— start of MATERIAL PROVIDED —

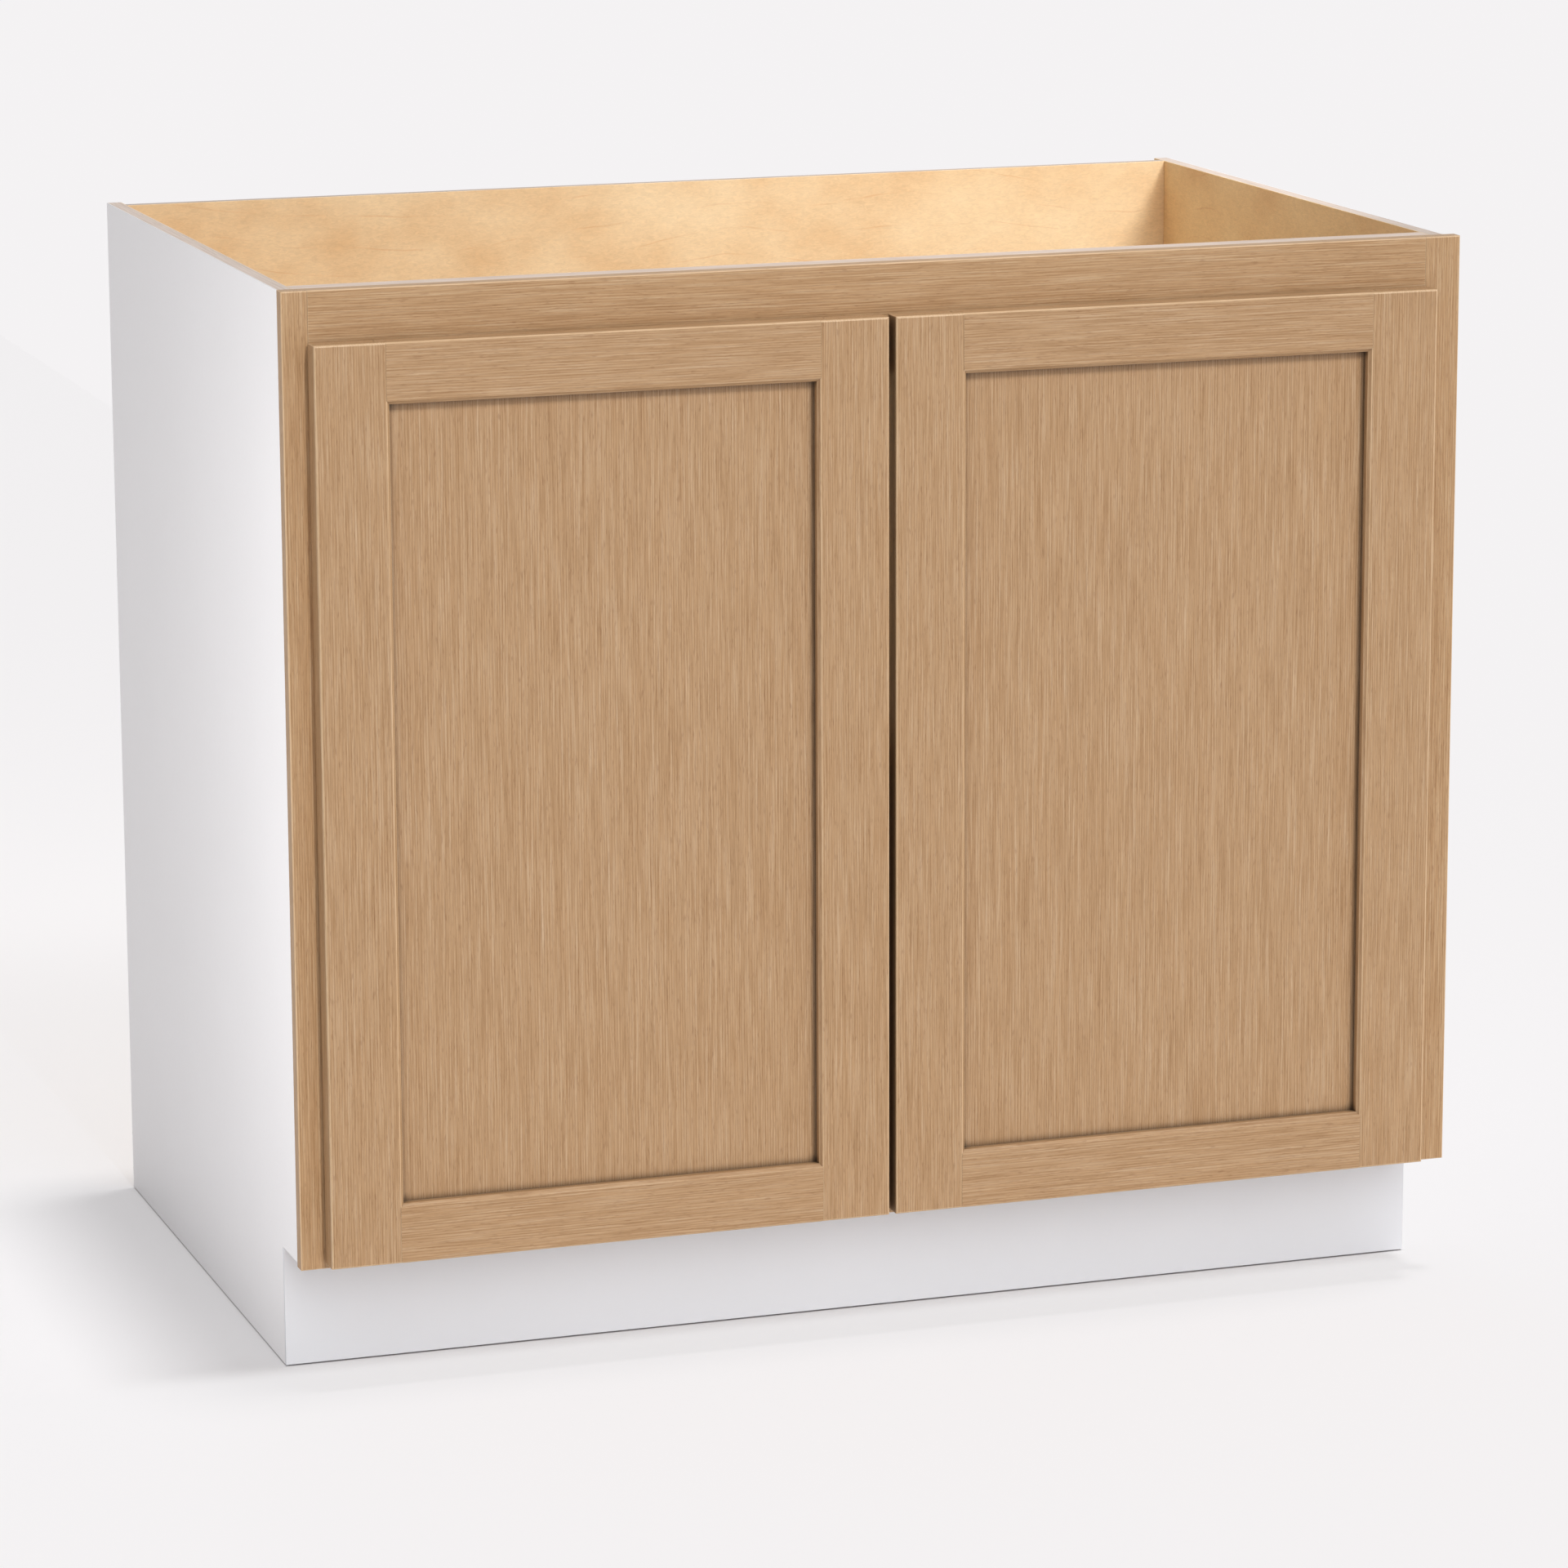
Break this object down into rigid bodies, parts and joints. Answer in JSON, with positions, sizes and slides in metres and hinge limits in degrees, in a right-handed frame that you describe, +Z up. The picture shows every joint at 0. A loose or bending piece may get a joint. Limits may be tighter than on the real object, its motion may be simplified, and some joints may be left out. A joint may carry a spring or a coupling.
{
  "type": "kitchen base cabinet",
  "caption": "Face-frame kitchen base cabinet with an open top, full-height recessed-panel oak doors on concealed hinges, an adjustable shelf and a recessed white toe kick.",
  "frame": {"origin": "centre of the footprint, closed doors included, on the floor", "axes": "+X to the right seen from the front, +Y to the rear, +Z up; the doors face -Y"},
  "size_m": [0.9906, 0.6316, 0.8763],
  "materials": {
    "white_panel": "matte white laminate on plywood",
    "oak": "satin rift-cut oak",
    "maple": "satin clear-coated maple plywood",
    "plywood": "matte unfinished plywood",
    "beech": "matte beech",
    "steel": "nickel-plated",
    "soft_plastic": "translucent soft plastic"
  },
  "bodies": {
    "cabinet": {"left_side": "white_panel", "right_side": "white_panel", "toe_skin": "white_panel", "left_stile": "oak", "right_stile": "oak", "top_rail": "oak", "bottom_rail": "oak", "cabinet_floor": "maple", "back_panel": "maple", "shelf": "maple", "front_stretcher": "plywood", "top_hang_rail": "plywood", "bottom_hang_rail": "plywood", "rear_support": "plywood", "toe_board": "plywood", "frame_dowels": "beech", "carcass_dowels": "beech", "shelf_pins": "steel", "back_screws": "steel", "stretcher_screws": "steel", "left_hinge_arms": "steel", "right_hinge_arms": "steel", "hinge_plate_screws": "steel"},
    "left_door": {"left_door_hinge_stile": "oak", "left_door_lock_stile": "oak", "left_door_top_rail": "oak", "left_door_bottom_rail": "oak", "left_door_panel": "oak", "left_hinge_cups": "steel", "left_hinge_pins": "steel", "left_cup_screws": "steel", "left_door_bumpers": "soft_plastic"},
    "right_door": {"right_door_hinge_stile": "oak", "right_door_lock_stile": "oak", "right_door_top_rail": "oak", "right_door_bottom_rail": "oak", "right_door_panel": "oak", "right_hinge_cups": "steel", "right_hinge_pins": "steel", "right_cup_screws": "steel", "right_door_bumpers": "soft_plastic"}
  },
  "joints": [
    {"name": "left_door", "type": "hinge", "parent": "cabinet", "child": "left_door", "pos_m": [-0.4689, -0.3056, 0.46815], "axis": [0, 0, -1], "range_deg": [0, 105]},
    {"name": "right_door", "type": "hinge", "parent": "cabinet", "child": "right_door", "pos_m": [0.4594, -0.3056, 0.46815], "axis": [0, 0, 1], "range_deg": [0, 105]}
  ]
}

— end of MATERIAL PROVIDED —

-- DIRECTIVE --
Would you copy out each line exactly as written?

-- EXERCISE RESPONSE --
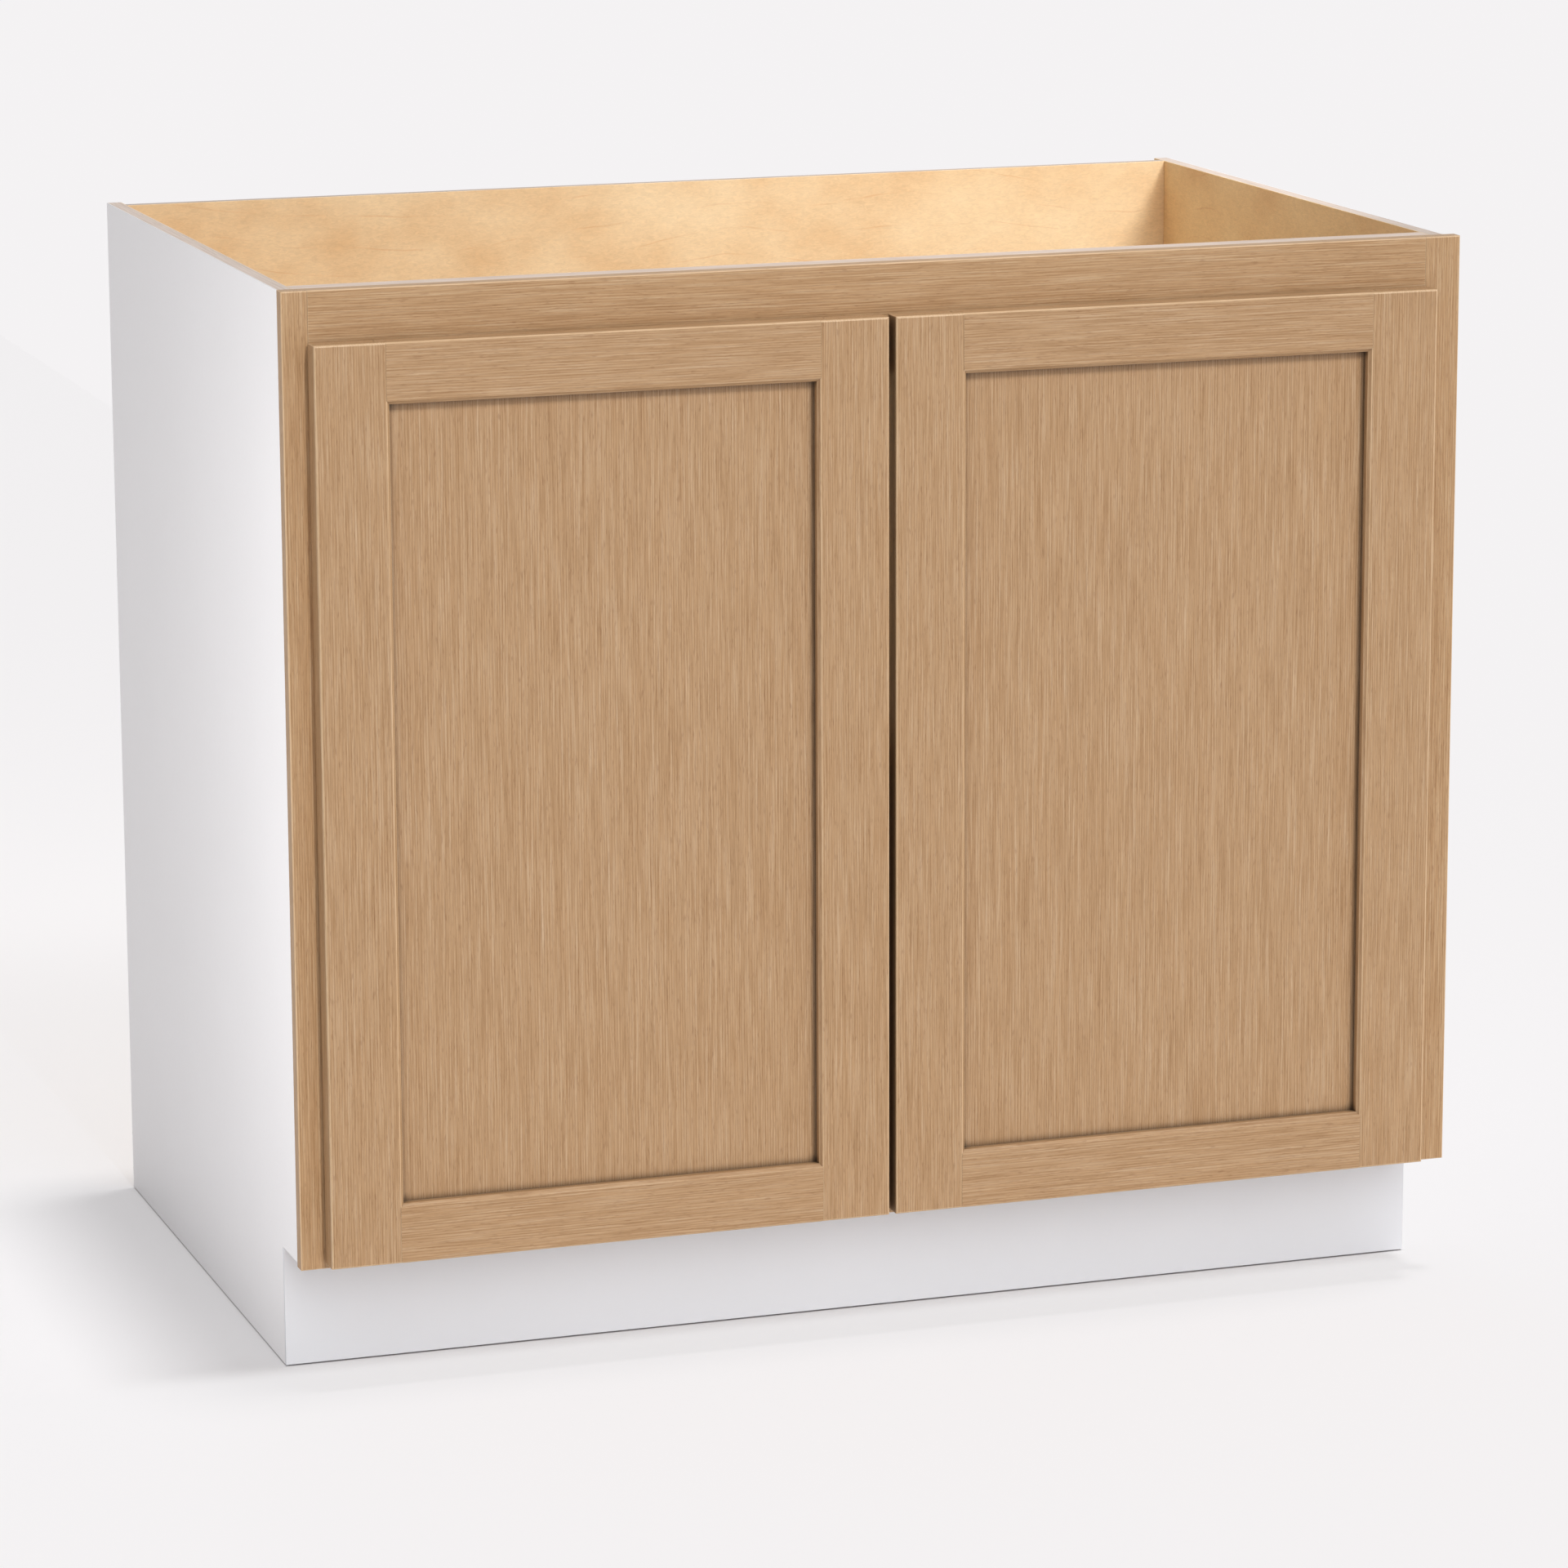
Break this object down into rigid bodies, parts and joints. Answer in JSON, with positions, sizes and slides in metres and hinge limits in degrees, in a right-handed frame that you describe, +Z up. The picture shows every joint at 0. A loose or bending piece may get a joint. Limits may be tighter than on the real object, its motion may be simplified, and some joints may be left out. A joint may carry a spring or a coupling.
{
  "type": "kitchen base cabinet",
  "caption": "Face-frame kitchen base cabinet with an open top, full-height recessed-panel oak doors on concealed hinges, an adjustable shelf and a recessed white toe kick.",
  "frame": {"origin": "centre of the footprint, closed doors included, on the floor", "axes": "+X to the right seen from the front, +Y to the rear, +Z up; the doors face -Y"},
  "size_m": [0.9906, 0.6316, 0.8763],
  "materials": {
    "white_panel": "matte white laminate on plywood",
    "oak": "satin rift-cut oak",
    "maple": "satin clear-coated maple plywood",
    "plywood": "matte unfinished plywood",
    "beech": "matte beech",
    "steel": "nickel-plated",
    "soft_plastic": "translucent soft plastic"
  },
  "bodies": {
    "cabinet": {"left_side": "white_panel", "right_side": "white_panel", "toe_skin": "white_panel", "left_stile": "oak", "right_stile": "oak", "top_rail": "oak", "bottom_rail": "oak", "cabinet_floor": "maple", "back_panel": "maple", "shelf": "maple", "front_stretcher": "plywood", "top_hang_rail": "plywood", "bottom_hang_rail": "plywood", "rear_support": "plywood", "toe_board": "plywood", "frame_dowels": "beech", "carcass_dowels": "beech", "shelf_pins": "steel", "back_screws": "steel", "stretcher_screws": "steel", "left_hinge_arms": "steel", "right_hinge_arms": "steel", "hinge_plate_screws": "steel"},
    "left_door": {"left_door_hinge_stile": "oak", "left_door_lock_stile": "oak", "left_door_top_rail": "oak", "left_door_bottom_rail": "oak", "left_door_panel": "oak", "left_hinge_cups": "steel", "left_hinge_pins": "steel", "left_cup_screws": "steel", "left_door_bumpers": "soft_plastic"},
    "right_door": {"right_door_hinge_stile": "oak", "right_door_lock_stile": "oak", "right_door_top_rail": "oak", "right_door_bottom_rail": "oak", "right_door_panel": "oak", "right_hinge_cups": "steel", "right_hinge_pins": "steel", "right_cup_screws": "steel", "right_door_bumpers": "soft_plastic"}
  },
  "joints": [
    {"name": "left_door", "type": "hinge", "parent": "cabinet", "child": "left_door", "pos_m": [-0.4689, -0.3056, 0.46815], "axis": [0, 0, -1], "range_deg": [0, 105]},
    {"name": "right_door", "type": "hinge", "parent": "cabinet", "child": "right_door", "pos_m": [0.4594, -0.3056, 0.46815], "axis": [0, 0, 1], "range_deg": [0, 105]}
  ]
}